■ YOUR OBJECTIVE:
Take the data below and copy exactly the lines starting at the one with "const mast = new THREE.Group();" and finishing at the one with "obj.matrix_parent_inverse = Matrix.Identity(4)", both included.

• • • • •

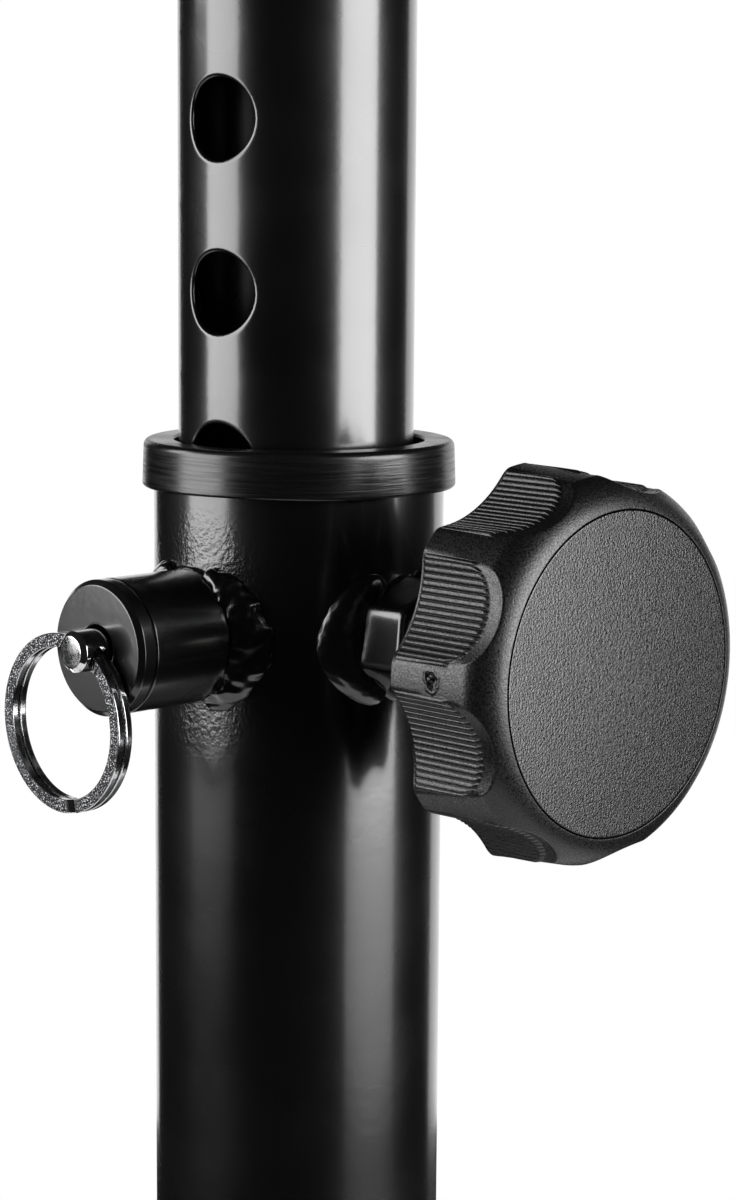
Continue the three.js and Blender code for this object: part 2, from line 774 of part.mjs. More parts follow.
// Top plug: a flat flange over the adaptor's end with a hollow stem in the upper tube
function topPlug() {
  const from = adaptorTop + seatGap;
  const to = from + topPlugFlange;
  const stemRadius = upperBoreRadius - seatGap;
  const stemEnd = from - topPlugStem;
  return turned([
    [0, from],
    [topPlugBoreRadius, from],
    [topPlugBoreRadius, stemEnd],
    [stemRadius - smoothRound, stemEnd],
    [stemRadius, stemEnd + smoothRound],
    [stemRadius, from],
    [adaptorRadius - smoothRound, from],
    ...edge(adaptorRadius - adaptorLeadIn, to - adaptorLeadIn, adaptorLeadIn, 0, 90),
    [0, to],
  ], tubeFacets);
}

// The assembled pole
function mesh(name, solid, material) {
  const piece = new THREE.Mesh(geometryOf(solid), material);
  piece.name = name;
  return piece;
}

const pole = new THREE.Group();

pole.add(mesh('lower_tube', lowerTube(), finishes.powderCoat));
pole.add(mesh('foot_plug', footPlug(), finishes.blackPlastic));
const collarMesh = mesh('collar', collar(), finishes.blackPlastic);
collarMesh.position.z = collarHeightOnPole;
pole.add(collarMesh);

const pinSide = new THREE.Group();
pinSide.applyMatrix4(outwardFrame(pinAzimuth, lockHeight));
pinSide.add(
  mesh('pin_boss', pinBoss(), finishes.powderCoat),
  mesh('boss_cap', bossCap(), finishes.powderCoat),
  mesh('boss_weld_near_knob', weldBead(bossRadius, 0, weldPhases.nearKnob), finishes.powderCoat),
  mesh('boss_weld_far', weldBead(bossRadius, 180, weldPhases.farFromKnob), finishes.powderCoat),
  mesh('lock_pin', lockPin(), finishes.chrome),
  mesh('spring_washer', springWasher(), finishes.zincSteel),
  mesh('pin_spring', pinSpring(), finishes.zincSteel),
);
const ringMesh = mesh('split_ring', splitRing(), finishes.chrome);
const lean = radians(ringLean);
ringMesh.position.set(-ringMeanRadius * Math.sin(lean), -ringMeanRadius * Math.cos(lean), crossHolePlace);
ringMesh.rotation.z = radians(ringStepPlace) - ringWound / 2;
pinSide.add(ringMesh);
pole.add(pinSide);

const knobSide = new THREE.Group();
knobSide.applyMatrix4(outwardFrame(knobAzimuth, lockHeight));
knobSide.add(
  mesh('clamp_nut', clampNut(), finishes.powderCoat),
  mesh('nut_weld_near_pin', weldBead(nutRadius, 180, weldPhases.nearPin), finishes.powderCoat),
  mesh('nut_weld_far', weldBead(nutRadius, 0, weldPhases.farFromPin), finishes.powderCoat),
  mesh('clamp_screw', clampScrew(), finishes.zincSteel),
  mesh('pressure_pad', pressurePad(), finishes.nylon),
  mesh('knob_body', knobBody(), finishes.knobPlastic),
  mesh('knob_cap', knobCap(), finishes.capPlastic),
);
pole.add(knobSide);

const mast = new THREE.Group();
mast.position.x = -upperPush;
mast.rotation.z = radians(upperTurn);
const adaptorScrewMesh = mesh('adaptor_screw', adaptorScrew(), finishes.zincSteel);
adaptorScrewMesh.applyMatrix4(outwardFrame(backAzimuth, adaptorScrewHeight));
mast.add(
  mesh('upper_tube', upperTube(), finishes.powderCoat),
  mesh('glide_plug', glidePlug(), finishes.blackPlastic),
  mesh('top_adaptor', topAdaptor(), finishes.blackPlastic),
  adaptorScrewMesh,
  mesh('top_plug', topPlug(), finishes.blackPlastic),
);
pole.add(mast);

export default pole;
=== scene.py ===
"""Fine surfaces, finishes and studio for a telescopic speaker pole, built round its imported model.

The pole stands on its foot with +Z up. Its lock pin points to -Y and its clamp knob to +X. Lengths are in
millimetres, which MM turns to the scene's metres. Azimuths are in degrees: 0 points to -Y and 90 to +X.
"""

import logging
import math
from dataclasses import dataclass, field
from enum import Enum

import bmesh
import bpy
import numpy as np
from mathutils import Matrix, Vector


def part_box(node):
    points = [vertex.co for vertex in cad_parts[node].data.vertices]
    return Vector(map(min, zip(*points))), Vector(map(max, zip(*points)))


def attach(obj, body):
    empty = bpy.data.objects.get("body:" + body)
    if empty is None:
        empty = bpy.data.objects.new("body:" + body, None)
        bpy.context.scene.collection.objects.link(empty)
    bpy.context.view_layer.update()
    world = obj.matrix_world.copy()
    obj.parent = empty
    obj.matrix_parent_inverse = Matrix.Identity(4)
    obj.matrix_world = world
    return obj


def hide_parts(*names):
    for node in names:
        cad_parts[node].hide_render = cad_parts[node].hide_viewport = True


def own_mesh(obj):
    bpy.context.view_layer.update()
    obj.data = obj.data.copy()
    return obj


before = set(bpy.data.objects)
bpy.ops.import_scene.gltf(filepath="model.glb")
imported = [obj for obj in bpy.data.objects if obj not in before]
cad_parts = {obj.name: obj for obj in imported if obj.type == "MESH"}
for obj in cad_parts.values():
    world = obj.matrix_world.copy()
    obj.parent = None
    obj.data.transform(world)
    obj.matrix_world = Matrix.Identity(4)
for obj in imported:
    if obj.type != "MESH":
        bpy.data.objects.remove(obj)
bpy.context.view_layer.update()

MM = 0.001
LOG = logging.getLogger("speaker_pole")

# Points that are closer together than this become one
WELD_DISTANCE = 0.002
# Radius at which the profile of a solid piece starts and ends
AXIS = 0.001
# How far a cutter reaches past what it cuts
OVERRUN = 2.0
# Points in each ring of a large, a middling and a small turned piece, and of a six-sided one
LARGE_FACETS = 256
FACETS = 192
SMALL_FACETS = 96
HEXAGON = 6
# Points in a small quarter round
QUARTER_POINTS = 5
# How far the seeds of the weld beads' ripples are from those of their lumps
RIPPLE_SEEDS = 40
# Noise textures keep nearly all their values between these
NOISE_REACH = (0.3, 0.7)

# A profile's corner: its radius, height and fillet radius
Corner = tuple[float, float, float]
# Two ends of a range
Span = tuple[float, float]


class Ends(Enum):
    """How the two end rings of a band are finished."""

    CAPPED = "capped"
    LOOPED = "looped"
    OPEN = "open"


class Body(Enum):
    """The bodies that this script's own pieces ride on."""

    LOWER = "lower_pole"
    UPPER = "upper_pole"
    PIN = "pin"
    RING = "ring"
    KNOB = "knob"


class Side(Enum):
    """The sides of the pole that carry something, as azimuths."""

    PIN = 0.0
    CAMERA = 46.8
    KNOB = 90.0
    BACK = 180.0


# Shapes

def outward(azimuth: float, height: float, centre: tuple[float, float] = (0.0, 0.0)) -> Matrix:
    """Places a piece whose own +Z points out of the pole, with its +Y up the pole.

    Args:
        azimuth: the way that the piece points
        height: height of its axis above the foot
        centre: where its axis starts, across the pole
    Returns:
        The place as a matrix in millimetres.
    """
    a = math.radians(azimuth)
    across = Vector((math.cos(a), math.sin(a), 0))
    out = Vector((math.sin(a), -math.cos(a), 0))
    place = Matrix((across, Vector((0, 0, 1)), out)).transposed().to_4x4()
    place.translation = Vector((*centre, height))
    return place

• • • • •

■ OUTPUT BELOW:
const mast = new THREE.Group();
mast.position.x = -upperPush;
mast.rotation.z = radians(upperTurn);
const adaptorScrewMesh = mesh('adaptor_screw', adaptorScrew(), finishes.zincSteel);
adaptorScrewMesh.applyMatrix4(outwardFrame(backAzimuth, adaptorScrewHeight));
mast.add(
  mesh('upper_tube', upperTube(), finishes.powderCoat),
  mesh('glide_plug', glidePlug(), finishes.blackPlastic),
  mesh('top_adaptor', topAdaptor(), finishes.blackPlastic),
  adaptorScrewMesh,
  mesh('top_plug', topPlug(), finishes.blackPlastic),
);
pole.add(mast);

export default pole;
=== scene.py ===
"""Fine surfaces, finishes and studio for a telescopic speaker pole, built round its imported model.

The pole stands on its foot with +Z up. Its lock pin points to -Y and its clamp knob to +X. Lengths are in
millimetres, which MM turns to the scene's metres. Azimuths are in degrees: 0 points to -Y and 90 to +X.
"""

import logging
import math
from dataclasses import dataclass, field
from enum import Enum

import bmesh
import bpy
import numpy as np
from mathutils import Matrix, Vector


def part_box(node):
    points = [vertex.co for vertex in cad_parts[node].data.vertices]
    return Vector(map(min, zip(*points))), Vector(map(max, zip(*points)))


def attach(obj, body):
    empty = bpy.data.objects.get("body:" + body)
    if empty is None:
        empty = bpy.data.objects.new("body:" + body, None)
        bpy.context.scene.collection.objects.link(empty)
    bpy.context.view_layer.update()
    world = obj.matrix_world.copy()
    obj.parent = empty
    obj.matrix_parent_inverse = Matrix.Identity(4)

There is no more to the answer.